# [Problem]
Read the records below and copy each line that contains "from".

%%

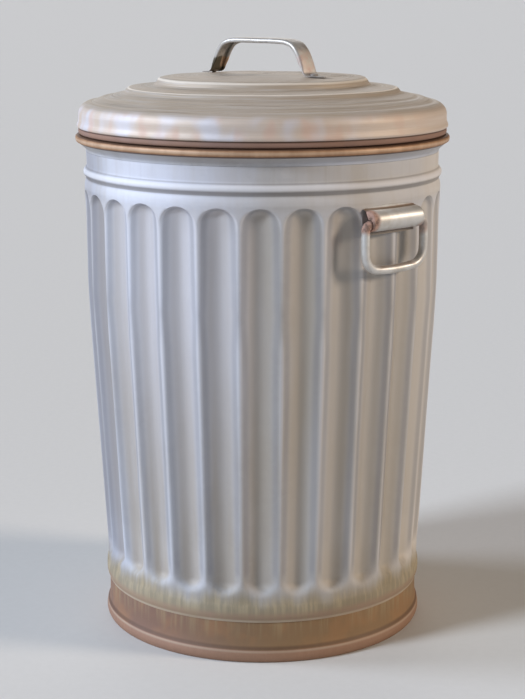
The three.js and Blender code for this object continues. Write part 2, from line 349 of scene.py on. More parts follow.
def body_line():
    """Outer face of the body: the lip over the base band, the wall and the neck with its bead."""
    low, high = ARCH_ZONE
    heights = np.concatenate([
        np.linspace(SKIRT_TOP, 104, 11),
        np.linspace(112, low, 30),
        low + (FLUTE_APEX - low) * (1 - (1 - np.linspace(0.12, 1, 13)) ** 1.6),
        [545.2, 546.8, high],
    ])
    table_radius, table_height = np.array(WALL_LINE).T
    wall = list(zip(np.interp(heights, table_height, table_radius), heights))
    lip = smooth([(196.9, 50.0), (197.7, 52.6), (199.1, 56.5), (199.5, 60), (199.6, 64), (199.2, 69),
                  (197.9, 74)], 1.8)
    neck = smooth([(217.0, 553.2), (215.7, 556.6), (216.5, 559.4), (218.4, 562.3), (219.0, 565.0),
                   (218.2, 567.8), (216.3, 570.2), (215.0, 572.2), (214.9, 576), (215.0, 582),
                   (NECK, BODY_TOP)], 1.6)
    return lip + wall + neck


def can_shell():
    """The fluted wall with its skirt and neck, one sheet."""
    vertices, faces = turned(body_line(), BODY_SHEET, flute_angles(), press_wall)
    return finish_mesh("can_shell", vertices, faces, "can", "galvanized_wall", ["can_body"], sharp=50)


def rim_hoop():
    """Hoop fitted inside the wall's upper edge: the bead that carries the lid, and the rolled rim."""
    fit = NECK - BODY_SHEET - 0.4
    collar = [(fit, HOOP_LOW.z), (fit, 583.5), (fit, 589.7), (fit + 0.3, 590.3)]
    cone = smooth([(NECK, 590.3), (NECK + 0.1, 591.6), (216.0, 593.2), (217.7, 594.9), (220.3, 597.1),
                   (223.2, 599.7), (225.0, 601.0)], 1.4)
    bead = smooth([(225.5, 601.2), (227.2, 602.2), (HOOP_HIGH.x, 604.8), (227.5, 607.5), (225.2, 609.5),
                   (222.0, 609.9), (218.4, 609.9), (216.2, 610.4), (NECK, 612.5)], 1.7)
    curl = arc((NECK - RIM_ROLL, HOOP_HIGH.z - RIM_ROLL), (RIM_ROLL, RIM_ROLL), 0, 292, 11)
    line = collar + cone + bead + [(NECK, 617), (NECK, 621)] + curl
    vertices, faces = turned(line, BODY_SHEET, round_angles(252), press_hoop)
    return finish_mesh("rim_bead", vertices, faces, "can", "rim_steel", ["rim_hoop"], sharp=50)


def press_hoop(angle, radius, height):
    """The bead runs a little uneven."""
    on_bead = np.clip((height - 594) / 6, 0, 1) * np.clip((610 - height) / 3, 0, 1)
    return radius, height + ripple(angle, height * 0, 0.25, seed=12) * on_bead


def wire_ring(name, node, centre, wire, body):
    """The wire inside a rolled edge. centre is its middle in (radius, height)."""
    angles = round_angles(168)
    section = arc(centre, (wire, wire), 0, 360, 12)[:-1]
    grid = np.array([[(r * math.cos(a), r * math.sin(a), h) for r, h in section] for a in angles])
    rows, columns = grid.shape[:2]
    faces = []
    for i in range(rows):
        for j in range(columns):
            n, k = (i + 1) % rows, (j + 1) % columns
            faces.append((i * columns + j, n * columns + j, n * columns + k, i * columns + k))
    return finish_mesh(name, grid.reshape(-1, 3), faces, body, "steel_wire", [node])


# ---- Base ---------------------------------------------------------------------------------

def press_band(angle, radius, height):
    """The band is a little out of round above its foot."""
    return radius + ripple(angle, height * 3, 0.18, seed=9) * np.clip(height / 20, 0, 1), height


def band_shell():
    """The base band, from its rolled foot up. The roll is flattened on the floor."""
    curl = arc(FOOT_CENTRE, (5.0, 8.0), 150, 372, 20)
    curl = [(r, max(h, 0.0)) for r, h in curl]
    crease = smooth([(199.3, 15.4), (197.9, 17.6), (196.9, 21.5), (196.2, 28), (196.0, 36)], 2.5)
    wall = [(196.0, h) for h in np.linspace(42, BAND_TOP, 5)]
    vertices, faces = turned(curl + crease + wall, BAND_SHEET, round_angles(252), press_band)
    return finish_mesh("band_shell", vertices, faces, "can", "rusted_band", ["base_band"], sharp=28)


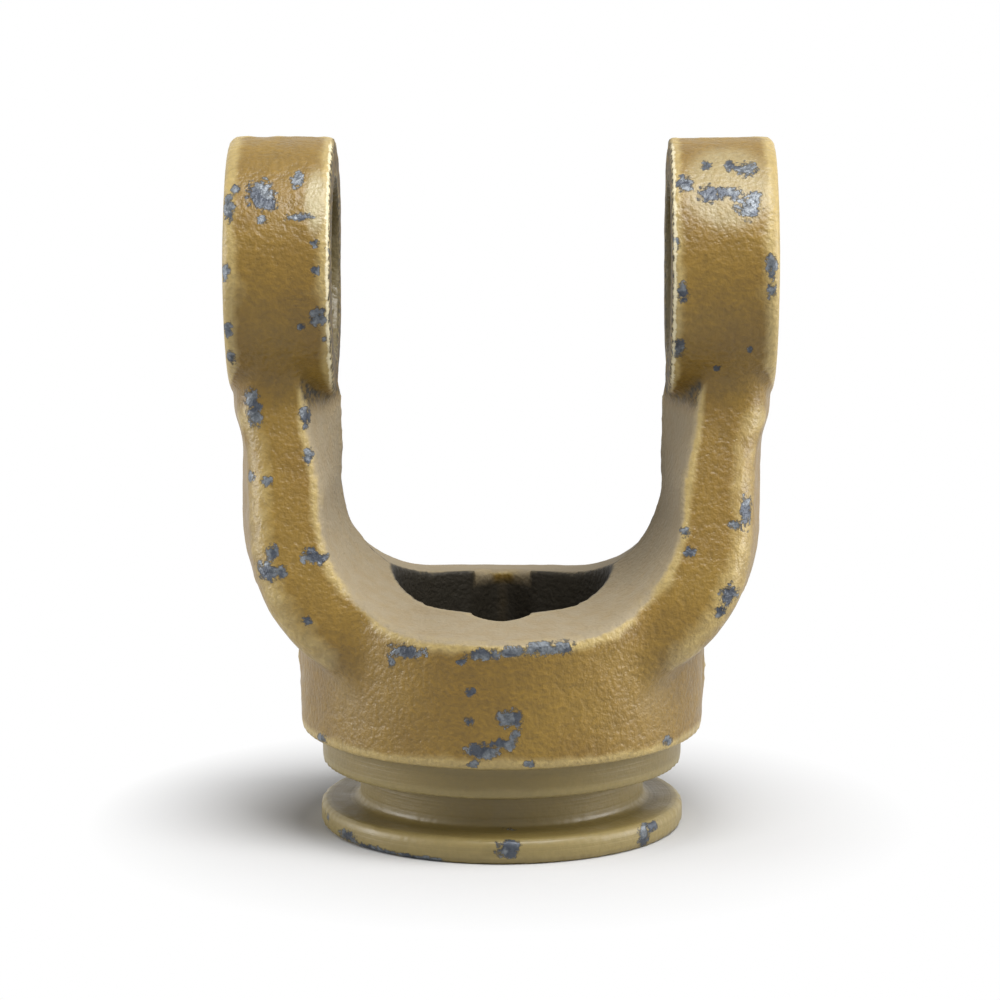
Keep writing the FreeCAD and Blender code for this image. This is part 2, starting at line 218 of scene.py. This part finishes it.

%%

# [Solution to this task]
The three.js and Blender code for this object continues. Write part 2, from line 349 of scene.py on. More parts follow.
    """The base band, from its rolled foot up. The roll is flattened on the floor."""